*Exercise instructions*. Write out, precisely and in full, each line of the material.
** Start Data extract **
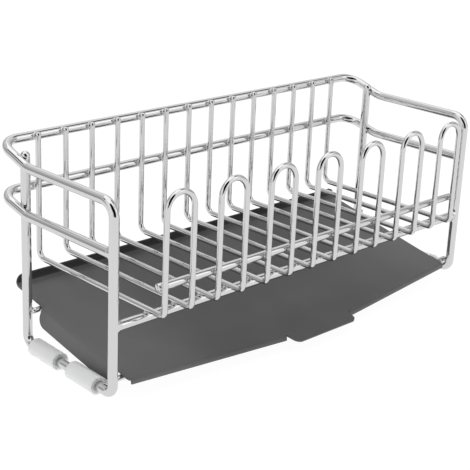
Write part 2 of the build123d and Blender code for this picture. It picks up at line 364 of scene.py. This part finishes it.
def crossing_bead(contact, normal, along_one, radius_one, along_two, radius_two, gap, seed):
    """Bead between two crossing wires. In each direction round the contact it reaches to where the
    two round surfaces have parted by the gap: radius = square root of 2 gap / (sine squared to wire
    one / its radius + sine squared to wire two / its radius). Across, it runs from one surface to the
    other with a waist, and closes inside both wires."""
    contact = np.array(contact, float)
    across = np.cross(normal, along_one)
    turn = np.linspace(0, 2 * np.pi, 24, endpoint=False)
    way = along_one * np.cos(turn)[:, None] + across * np.sin(turn)[:, None]
    off_one = np.linalg.norm(np.cross(way, along_one), axis=1)
    off_two = np.linalg.norm(np.cross(way, along_two), axis=1)
    chance = np.random.default_rng(seed)
    lopsided = 0.10 * np.sin(turn + chance.uniform(0, 6.3))
    rippled = 0.06 * np.sin(3 * turn + chance.uniform(0, 6.3))
    parting = off_one ** 2 / radius_one + off_two ** 2 / radius_two
    reach = np.sqrt(2 * gap * (1 + lopsided + rippled) / parting)
    drop_one = drop_beside(reach * off_one, radius_one)
    drop_two = drop_beside(reach * off_two, radius_two)
    share = np.array([-0.45, -0.2, 0, 0.2, 0.5, 0.8, 1, 1.2, 1.45])
    width = np.array([0.25, 0.8, 1, 0.9, 0.82, 0.9, 1, 0.8, 0.25])
    height = -drop_one[None] + (drop_one + drop_two)[None] * share[:, None]
    spread = reach[None] * width[:, None]
    rings = contact + way[None] * spread[..., None] + normal * height[..., None]
    weld_points.append(contact)
    return closed_rings(rings)


def butt_fillet(contact, along, leg_way, butt_radius, leg_radius, size):
    """Fillet round a wire that butts against a leg. Its toe stands out on the leg by the size times
    (0.3 + 0.7 cosine squared of the angle to the leg), its heel lies about 1.3 times as far along it,
    and between them runs a quadratic curve: toe (1 - t) squared + 2 corner t (1 - t) + heel t squared.
    It closes inside the leg and inside the wire."""
    contact = np.array(contact, float)
    sideways = np.cross(along, leg_way)
    turn = np.linspace(0, 2 * np.pi, 32, endpoint=False)
    stand = size * (0.30 + 0.70 * np.cos(turn) ** 2)
    lateral = np.minimum(np.abs(butt_radius * np.sin(turn)), leg_radius * 0.97) * np.sign(np.sin(turn))
    drop = leg_radius - np.sqrt(leg_radius ** 2 - lateral ** 2)

    def place(up, side, out):
        return contact + leg_way * up[:, None] + sideways * side[:, None] + along * out[:, None]

    def wire_ring(share, out):
        return place(butt_radius * np.cos(turn) * share, butt_radius * np.sin(turn) * share, out)

    toe = place((butt_radius + stand) * np.cos(turn), lateral * 1.01, -drop)
    corner = wire_ring(1.05, stand * 0.15 - drop)
    heel = wire_ring(1.005, stand * 1.3 - drop * 0.4)
    t = np.linspace(0, 1, 7)[:, None, None]
    curve = toe * (1 - t) ** 2 + corner * 2 * t * (1 - t) + heel * t ** 2
    root = wire_ring(0.5, -drop - size * 0.5)
    inner = wire_ring(0.5, stand * 1.3)
    rings = np.concatenate([root[None], toe[None] - along * size * 0.4, curve, inner[None]])
    weld_points.append(contact)
    return closed_rings(rings)


def add_welds(name, beads):
    """One piece of all the beads of a row, with their faces numbered on from each other."""
    points, faces, count = [], [], 0
    for bead_points, bead_faces in beads:
        points.append(bead_points)
        faces += [[corner + count for corner in face] for face in bead_faces]
        count += len(bead_points)
    return add_piece(name, np.concatenate(points), faces, bright_steel, "rack")


# Two wires that cross are given by the first one's direction and radius and then the second one's.
x_way, y_way, z_way = np.eye(3)
weld_pieces = []
rail_wires = (x_way, frame_wire, z_way, basket_wire)
for name, rail_z, seed in (("top_rail_welds", back_rail_z, 100), ("middle_rail_welds", mid_back_z, 200)):
    weld_pieces.append(add_welds(name, [
        crossing_bead((x, back_rail_y - frame_wire, rail_z), -y_way, *rail_wires, weld_gap, seed + n)
        for n, x in enumerate(hairpin_x)
    ]))
floor_wires = (x_way, frame_wire, y_way, basket_wire)
weld_pieces.append(add_welds("front_rail_welds", [
    crossing_bead((x, front_leg_y, front_rail_z + frame_wire), z_way, *floor_wires, weld_gap, 300 + n)
    for n, x in enumerate(hairpin_x)
]))
tie_wires = (z_way, basket_wire, x_way, tie_radius)
weld_pieces.append(add_welds("tie_rail_welds", [
    crossing_bead((x, basket_front_y + basket_wire, tie_middle[2]), y_way, *tie_wires, tie_weld_gap, 400 + n)
    for n, x in enumerate(hairpin_x)
]))
leg_beads = []
rod_wires = (z_way, frame_wire, x_way, rod_radius)
for side in (-1, 1):
    contact = (side * leg_x, front_leg_y + frame_wire, mid_side_z)
    leg_beads.append(butt_fillet(contact, y_way, z_way, frame_wire, frame_wire, rail_fillet))
    contact = (side * (leg_x - frame_wire), front_leg_y, front_rail_z)
    leg_beads.append(butt_fillet(contact, -side * x_way, z_way, frame_wire, frame_wire, front_rail_fillet))
    contact = (side * (leg_x - rod_weld_inset), front_leg_y + frame_wire, front_rod_middle[2])
    leg_beads.append(crossing_bead(contact, y_way, *rod_wires, rod_weld_gap, 500 + side))
    contact = (side * (rear_leg_x - rod_weld_inset), rear_leg_y - frame_wire, rear_rod_middle[2])
    leg_beads.append(crossing_bead(contact, -y_way, *rod_wires, rod_weld_gap, 510 + side))
    for low_z, high_z in ((side_rail_z, back_rail_z), (mid_side_z, mid_back_z)):
        rise = np.array([0, back_rail_y - kink_y, high_z - low_z])
        rise /= np.linalg.norm(rise)
        contact = (side * (leg_x + rear_leg_x) / 2, rear_leg_y, rail_height_at(rear_leg_y, low_z, high_z))
        leg_wires = (rise, frame_wire, z_way, frame_wire)
        leg_beads.append(crossing_bead(contact, -side * x_way, *leg_wires, rail_weld_gap, 520 + side))
weld_pieces.append(add_welds("leg_welds", leg_beads))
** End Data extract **
*Task answer*.
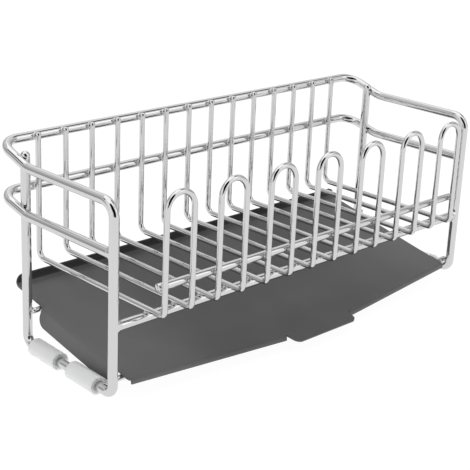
Write part 2 of the build123d and Blender code for this picture. It picks up at line 364 of scene.py. This part finishes it.
def crossing_bead(contact, normal, along_one, radius_one, along_two, radius_two, gap, seed):
    """Bead between two crossing wires. In each direction round the contact it reaches to where the
    two round surfaces have parted by the gap: radius = square root of 2 gap / (sine squared to wire
    one / its radius + sine squared to wire two / its radius). Across, it runs from one surface to the
    other with a waist, and closes inside both wires."""
    contact = np.array(contact, float)
    across = np.cross(normal, along_one)
    turn = np.linspace(0, 2 * np.pi, 24, endpoint=False)
    way = along_one * np.cos(turn)[:, None] + across * np.sin(turn)[:, None]
    off_one = np.linalg.norm(np.cross(way, along_one), axis=1)
    off_two = np.linalg.norm(np.cross(way, along_two), axis=1)
    chance = np.random.default_rng(seed)
    lopsided = 0.10 * np.sin(turn + chance.uniform(0, 6.3))
    rippled = 0.06 * np.sin(3 * turn + chance.uniform(0, 6.3))
    parting = off_one ** 2 / radius_one + off_two ** 2 / radius_two
    reach = np.sqrt(2 * gap * (1 + lopsided + rippled) / parting)
    drop_one = drop_beside(reach * off_one, radius_one)
    drop_two = drop_beside(reach * off_two, radius_two)
    share = np.array([-0.45, -0.2, 0, 0.2, 0.5, 0.8, 1, 1.2, 1.45])
    width = np.array([0.25, 0.8, 1, 0.9, 0.82, 0.9, 1, 0.8, 0.25])
    height = -drop_one[None] + (drop_one + drop_two)[None] * share[:, None]
    spread = reach[None] * width[:, None]
    rings = contact + way[None] * spread[..., None] + normal * height[..., None]
    weld_points.append(contact)
    return closed_rings(rings)


def butt_fillet(contact, along, leg_way, butt_radius, leg_radius, size):
    """Fillet round a wire that butts against a leg. Its toe stands out on the leg by the size times
    (0.3 + 0.7 cosine squared of the angle to the leg), its heel lies about 1.3 times as far along it,
    and between them runs a quadratic curve: toe (1 - t) squared + 2 corner t (1 - t) + heel t squared.
    It closes inside the leg and inside the wire."""
    contact = np.array(contact, float)
    sideways = np.cross(along, leg_way)
    turn = np.linspace(0, 2 * np.pi, 32, endpoint=False)
    stand = size * (0.30 + 0.70 * np.cos(turn) ** 2)
    lateral = np.minimum(np.abs(butt_radius * np.sin(turn)), leg_radius * 0.97) * np.sign(np.sin(turn))
    drop = leg_radius - np.sqrt(leg_radius ** 2 - lateral ** 2)

    def place(up, side, out):
        return contact + leg_way * up[:, None] + sideways * side[:, None] + along * out[:, None]

    def wire_ring(share, out):
        return place(butt_radius * np.cos(turn) * share, butt_radius * np.sin(turn) * share, out)

    toe = place((butt_radius + stand) * np.cos(turn), lateral * 1.01, -drop)
    corner = wire_ring(1.05, stand * 0.15 - drop)
    heel = wire_ring(1.005, stand * 1.3 - drop * 0.4)
    t = np.linspace(0, 1, 7)[:, None, None]
    curve = toe * (1 - t) ** 2 + corner * 2 * t * (1 - t) + heel * t ** 2
    root = wire_ring(0.5, -drop - size * 0.5)
    inner = wire_ring(0.5, stand * 1.3)
    rings = np.concatenate([root[None], toe[None] - along * size * 0.4, curve, inner[None]])
    weld_points.append(contact)
    return closed_rings(rings)


def add_welds(name, beads):
    """One piece of all the beads of a row, with their faces numbered on from each other."""
    points, faces, count = [], [], 0
    for bead_points, bead_faces in beads:
        points.append(bead_points)
        faces += [[corner + count for corner in face] for face in bead_faces]
        count += len(bead_points)
    return add_piece(name, np.concatenate(points), faces, bright_steel, "rack")


# Two wires that cross are given by the first one's direction and radius and then the second one's.
x_way, y_way, z_way = np.eye(3)
weld_pieces = []
rail_wires = (x_way, frame_wire, z_way, basket_wire)
for name, rail_z, seed in (("top_rail_welds", back_rail_z, 100), ("middle_rail_welds", mid_back_z, 200)):
    weld_pieces.append(add_welds(name, [
        crossing_bead((x, back_rail_y - frame_wire, rail_z), -y_way, *rail_wires, weld_gap, seed + n)
        for n, x in enumerate(hairpin_x)
    ]))
floor_wires = (x_way, frame_wire, y_way, basket_wire)
weld_pieces.append(add_welds("front_rail_welds", [
    crossing_bead((x, front_leg_y, front_rail_z + frame_wire), z_way, *floor_wires, weld_gap, 300 + n)
    for n, x in enumerate(hairpin_x)
]))
tie_wires = (z_way, basket_wire, x_way, tie_radius)
weld_pieces.append(add_welds("tie_rail_welds", [
    crossing_bead((x, basket_front_y + basket_wire, tie_middle[2]), y_way, *tie_wires, tie_weld_gap, 400 + n)
    for n, x in enumerate(hairpin_x)
]))
leg_beads = []
rod_wires = (z_way, frame_wire, x_way, rod_radius)
for side in (-1, 1):
    contact = (side * leg_x, front_leg_y + frame_wire, mid_side_z)
    leg_beads.append(butt_fillet(contact, y_way, z_way, frame_wire, frame_wire, rail_fillet))
    contact = (side * (leg_x - frame_wire), front_leg_y, front_rail_z)
    leg_beads.append(butt_fillet(contact, -side * x_way, z_way, frame_wire, frame_wire, front_rail_fillet))
    contact = (side * (leg_x - rod_weld_inset), front_leg_y + frame_wire, front_rod_middle[2])
    leg_beads.append(crossing_bead(contact, y_way, *rod_wires, rod_weld_gap, 500 + side))
    contact = (side * (rear_leg_x - rod_weld_inset), rear_leg_y - frame_wire, rear_rod_middle[2])
    leg_beads.append(crossing_bead(contact, -y_way, *rod_wires, rod_weld_gap, 510 + side))
    for low_z, high_z in ((side_rail_z, back_rail_z), (mid_side_z, mid_back_z)):
        rise = np.array([0, back_rail_y - kink_y, high_z - low_z])
        rise /= np.linalg.norm(rise)
        contact = (side * (leg_x + rear_leg_x) / 2, rear_leg_y, rail_height_at(rear_leg_y, low_z, high_z))
        leg_wires = (rise, frame_wire, z_way, frame_wire)
        leg_beads.append(crossing_bead(contact, -side * x_way, *leg_wires, rail_weld_gap, 520 + side))
weld_pieces.append(add_welds("leg_welds", leg_beads))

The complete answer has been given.